See All Posts by This Author

Social creatures and semantics


(Note – some of the language here may be offensive.) Your sensitivity to semantics has merit. Humans, by nature and nurture, are social creatures. All of us have the need for acceptance, a sense of belonging. We understand our level of acceptance through our language – the terms people use to describe us. We put stock in semantics because it is central to our understanding of ourselves and our relationship to our community.

The idea of political correctness comes from this sensitivity. Housewives became homemakers. Janitors became environmental engineers. Computer Programmers became nerds. Christians became fanatics – to some of us. The terms evolve – Negroes became ‘niggers,’ then ‘colored,’ then ‘Black,’ now ‘African-American’ all in the interest of social justice and clarity. A ninety-five year-old Negro might be very happy to be called ‘colored’ – he might see that as an improvement. A sixty-year-old Negro is perfectly happy with ‘Black,’ they would likely be offended by ‘colored.’ The term of endearment of Negro youth today might be ‘nigga,’ used affectionately as a term of inclusion. What is that old saying – ‘…in the eyes of the beholder…’?

One question is: How do we lump people into a category without offending them? Another question is: Should we lump people into categories? Another question: How do we not lump people into categories?



There Are 3 Responses So Far. »

  1. One question is: How do we lump people into a category without offending them?

    Perhaps it is the act of “lumping people into a category” that offends them, in the first place.
    “I’m not just some housewife. don’t call me that”
    “That name is a slur about our race. Don’t call me that”
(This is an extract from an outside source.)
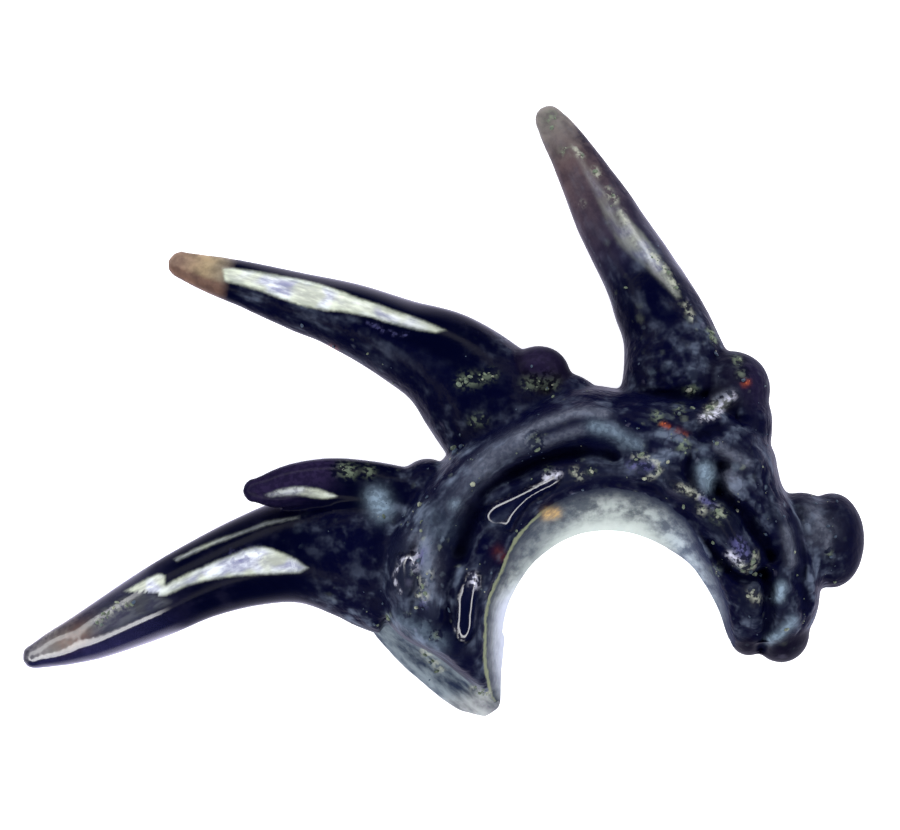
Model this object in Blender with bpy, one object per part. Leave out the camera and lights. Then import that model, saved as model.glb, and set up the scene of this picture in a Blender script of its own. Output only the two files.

    So, it seems we should NOT lump people into categories. But we do it. How do we avoid doing it? Focus on the facts, the particulars. generalities are less specific, and therefore less likely to be true, and so more likely to be offensive when applied in any specific context, such as in the word used to describe the individual.

    Describe, or address, the individual, and avoid the problem.

  2. nicely put, dk.

  3. Thank you for your response – I am preparing a post on the difference between generalizing, stereotyping, and prejudice.